We are now in an era of free agency, revenue sharing, and uncapped costs. In that world, I believe the schools that operate like businesses will survive, and the schools that operate like charities will fade. The University of Utah looked at the House settlement and realized that the old budget models were insolvent. They didn’t panic. They structured a deal using a sleeper 501(c)(3), a calculated separation of assets, and sophisticated capital markets logic to solve a sophisticated problem.
Are there landmines the University will have to carefully sidestep? Absolutely. They are navigating a Title IX tightrope, inviting the SEC to scrutinize their donor lists, dodging transparency laws by turning the department into a semi-private black box, and betting the house that Congress doesn’t burn it all down with HR 5693. But the risk of inaction is irrelevance. Utah chose to leverage their assets to secure their survival. It’s bold, it’s legally creative, and frankly, it’s the kind of forward-thinking strategy that makes me think (and desperately hope) the Utes are going to be just fine.

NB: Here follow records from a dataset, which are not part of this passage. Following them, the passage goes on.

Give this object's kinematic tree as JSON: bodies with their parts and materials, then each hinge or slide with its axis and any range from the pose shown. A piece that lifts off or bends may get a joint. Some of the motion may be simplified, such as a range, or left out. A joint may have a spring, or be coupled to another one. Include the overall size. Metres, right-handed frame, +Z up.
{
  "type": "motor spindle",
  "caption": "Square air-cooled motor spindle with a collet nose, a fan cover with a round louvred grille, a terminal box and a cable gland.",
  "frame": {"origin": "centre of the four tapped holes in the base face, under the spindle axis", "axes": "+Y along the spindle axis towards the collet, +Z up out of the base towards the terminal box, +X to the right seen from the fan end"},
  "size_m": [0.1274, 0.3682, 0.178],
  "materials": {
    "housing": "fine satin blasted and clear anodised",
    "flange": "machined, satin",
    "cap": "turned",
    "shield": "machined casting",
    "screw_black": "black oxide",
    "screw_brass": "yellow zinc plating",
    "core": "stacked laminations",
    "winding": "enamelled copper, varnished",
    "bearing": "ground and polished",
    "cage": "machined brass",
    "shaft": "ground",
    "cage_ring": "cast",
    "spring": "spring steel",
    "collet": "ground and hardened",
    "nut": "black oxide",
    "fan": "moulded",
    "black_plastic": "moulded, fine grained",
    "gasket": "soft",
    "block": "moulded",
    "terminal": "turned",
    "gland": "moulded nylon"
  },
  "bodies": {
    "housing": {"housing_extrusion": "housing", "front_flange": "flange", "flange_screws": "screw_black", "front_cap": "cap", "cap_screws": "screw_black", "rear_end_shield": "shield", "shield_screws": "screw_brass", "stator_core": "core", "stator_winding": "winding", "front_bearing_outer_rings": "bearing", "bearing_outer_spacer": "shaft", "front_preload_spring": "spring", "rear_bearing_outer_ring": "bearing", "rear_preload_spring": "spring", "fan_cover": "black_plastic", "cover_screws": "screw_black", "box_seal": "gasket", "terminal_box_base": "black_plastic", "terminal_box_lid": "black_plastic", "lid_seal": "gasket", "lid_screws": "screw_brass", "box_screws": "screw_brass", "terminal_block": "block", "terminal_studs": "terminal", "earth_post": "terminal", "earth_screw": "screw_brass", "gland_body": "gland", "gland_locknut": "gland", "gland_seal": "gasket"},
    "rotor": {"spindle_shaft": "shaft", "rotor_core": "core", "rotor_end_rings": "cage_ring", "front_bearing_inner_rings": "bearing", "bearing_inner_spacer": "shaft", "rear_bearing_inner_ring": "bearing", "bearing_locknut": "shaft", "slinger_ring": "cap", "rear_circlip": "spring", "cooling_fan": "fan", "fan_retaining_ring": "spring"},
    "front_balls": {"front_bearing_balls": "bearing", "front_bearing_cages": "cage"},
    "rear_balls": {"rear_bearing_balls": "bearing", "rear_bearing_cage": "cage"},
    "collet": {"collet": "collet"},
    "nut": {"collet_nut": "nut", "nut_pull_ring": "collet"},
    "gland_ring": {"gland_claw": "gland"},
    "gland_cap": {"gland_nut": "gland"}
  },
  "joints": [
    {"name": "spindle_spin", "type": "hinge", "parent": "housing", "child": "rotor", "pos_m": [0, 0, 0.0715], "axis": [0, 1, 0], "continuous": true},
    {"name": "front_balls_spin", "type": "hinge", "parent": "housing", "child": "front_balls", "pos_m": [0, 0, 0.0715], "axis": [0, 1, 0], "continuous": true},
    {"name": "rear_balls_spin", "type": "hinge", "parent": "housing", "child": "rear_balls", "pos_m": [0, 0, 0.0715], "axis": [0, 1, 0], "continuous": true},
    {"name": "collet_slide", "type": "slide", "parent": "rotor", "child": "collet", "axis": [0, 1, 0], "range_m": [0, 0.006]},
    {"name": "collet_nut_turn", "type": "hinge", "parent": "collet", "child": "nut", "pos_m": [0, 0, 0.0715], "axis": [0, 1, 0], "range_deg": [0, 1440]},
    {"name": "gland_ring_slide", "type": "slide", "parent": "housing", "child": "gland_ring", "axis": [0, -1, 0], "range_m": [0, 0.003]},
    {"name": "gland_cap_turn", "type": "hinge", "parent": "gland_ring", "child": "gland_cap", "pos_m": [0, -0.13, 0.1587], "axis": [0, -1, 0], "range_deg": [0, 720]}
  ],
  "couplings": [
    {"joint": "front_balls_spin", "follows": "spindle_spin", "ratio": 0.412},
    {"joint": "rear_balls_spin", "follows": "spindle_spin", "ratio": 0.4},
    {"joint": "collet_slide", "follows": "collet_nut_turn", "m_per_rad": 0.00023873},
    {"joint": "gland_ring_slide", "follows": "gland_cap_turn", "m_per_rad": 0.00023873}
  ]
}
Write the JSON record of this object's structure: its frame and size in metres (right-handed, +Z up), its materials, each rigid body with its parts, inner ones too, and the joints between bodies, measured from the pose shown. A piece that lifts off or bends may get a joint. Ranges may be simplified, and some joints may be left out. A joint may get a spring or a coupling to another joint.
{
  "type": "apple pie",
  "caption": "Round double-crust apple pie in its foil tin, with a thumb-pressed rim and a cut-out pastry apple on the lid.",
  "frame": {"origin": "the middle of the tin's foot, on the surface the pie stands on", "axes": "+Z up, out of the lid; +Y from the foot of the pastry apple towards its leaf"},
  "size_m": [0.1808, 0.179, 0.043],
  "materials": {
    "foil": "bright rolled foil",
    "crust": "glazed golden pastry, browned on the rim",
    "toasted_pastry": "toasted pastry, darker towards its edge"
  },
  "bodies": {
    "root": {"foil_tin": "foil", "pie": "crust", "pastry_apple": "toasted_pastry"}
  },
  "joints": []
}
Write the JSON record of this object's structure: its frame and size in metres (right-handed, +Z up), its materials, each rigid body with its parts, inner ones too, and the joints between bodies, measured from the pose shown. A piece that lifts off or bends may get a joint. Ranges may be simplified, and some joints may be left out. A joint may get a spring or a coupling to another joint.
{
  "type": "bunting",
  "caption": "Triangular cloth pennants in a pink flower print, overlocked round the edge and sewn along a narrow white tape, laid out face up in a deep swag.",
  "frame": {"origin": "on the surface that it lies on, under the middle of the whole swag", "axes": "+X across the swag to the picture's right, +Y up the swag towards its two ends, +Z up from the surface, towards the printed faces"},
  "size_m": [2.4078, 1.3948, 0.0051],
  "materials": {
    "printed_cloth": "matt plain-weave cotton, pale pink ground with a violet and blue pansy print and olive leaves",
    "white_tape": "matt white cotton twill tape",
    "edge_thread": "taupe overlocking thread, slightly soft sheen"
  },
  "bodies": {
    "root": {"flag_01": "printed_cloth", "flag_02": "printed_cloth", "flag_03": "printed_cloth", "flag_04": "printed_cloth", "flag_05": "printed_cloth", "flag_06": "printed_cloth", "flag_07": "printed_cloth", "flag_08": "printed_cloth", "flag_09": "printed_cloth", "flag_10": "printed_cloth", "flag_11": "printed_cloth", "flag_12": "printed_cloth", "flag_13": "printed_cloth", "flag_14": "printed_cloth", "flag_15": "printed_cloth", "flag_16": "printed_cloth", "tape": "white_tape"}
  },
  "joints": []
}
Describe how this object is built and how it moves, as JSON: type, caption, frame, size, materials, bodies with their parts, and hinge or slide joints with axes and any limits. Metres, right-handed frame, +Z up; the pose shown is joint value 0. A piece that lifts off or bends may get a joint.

*All writing for this article was performed and executed by a HUMAN*


Exceptional breakdown of the spin-off mechanics. The 501(c)(3) holding structure is genius becuase it creates a tax firewall while allowing Utah to shed sovereign immunity selectively, making NewCo infinitely more attractive to sponsors without risking the university's broader legal shield. HR 5693's retroactive unwind provision is terrifying tho, forcing a $500M buyback with no runway would be insane. The Title IX conflict between fiduciary duty and federal equity mandates feels unsolvable.